Sechina observes that national media outlets with regional focus have noticed this growing audience fatigue. “They see the audience’s exhaustion, the decline in coverage, and how people are starting to tune out,” she explains. “They understand they are losing relevance and value for their readers and need to offer something that will keep them engaged.”

In response, these outlets are adjusting their editorial policies to reduce their emphasis on political oppression and the war. Meanwhile, lifestyle media seem to enjoy a much better position. These publications appeal to regional audiences who are exhausted by negativity and constant worry, preferring content that focuses on daily life, relaxation, family, and topics removed from ongoing crises.

Interestingly, media focusing on regional issues still retain some value to local audiences – in the moments when those communities begin facing challenges directly themselves. But until then, many prefer to escape rather than confront the difficult realities presented in the news.

What’s next? 

Who is most likely to do well against all these challenges? Among regional projects, Sechina highlights the financial model of St Petersburg’s Bumaga as an example.
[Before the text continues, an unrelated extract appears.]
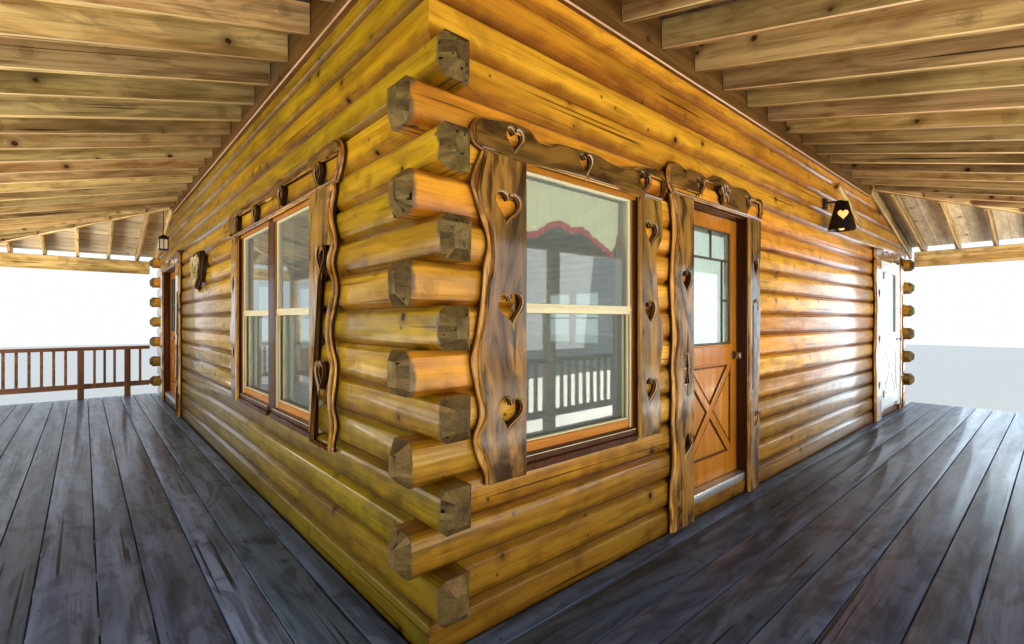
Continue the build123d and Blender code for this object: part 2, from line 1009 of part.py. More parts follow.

It relies on various revenue streams, including club memberships and a VPN (virtual private network) service, while continually exploring new ways to generate income. 

“Unfortunately, most publications now rely on just one pillar, two at best,” Sechina notes. There’s one more catch: growing multiple financial streams requires proper management of each one. “If you’ve established a pillar, you need someone to manage it. This is a challenging process,” she says.  “Without the resources to hire a manager, it’s highly unlikely that you’ll be able to expand that pillar.”

Meanwhile, among publications operating in exile, Gatov argues that large, established organizations with experience in fundraising, such as the Latvia-based Meduza or the Amsterdam-based TV Rain, are more likely to survive under current conditions. Another way to survive would be adjusting projects to the Russian diaspora, like developing media addressing a Russian community in larger cities such as Berlin or Warsaw. “It requires readjustment of ambitions, which is very difficult,” he notes.

Personal projects will also still be around. “There will always be personal media projects, where individuals take on the responsibilities of organized media and try to handle them alone. With certain professionalism and calculation, they can make it,” Gatov adds, giving the YouTube channel of Yury Dud, who conducts long, entertaining interviews with public figures, as an example.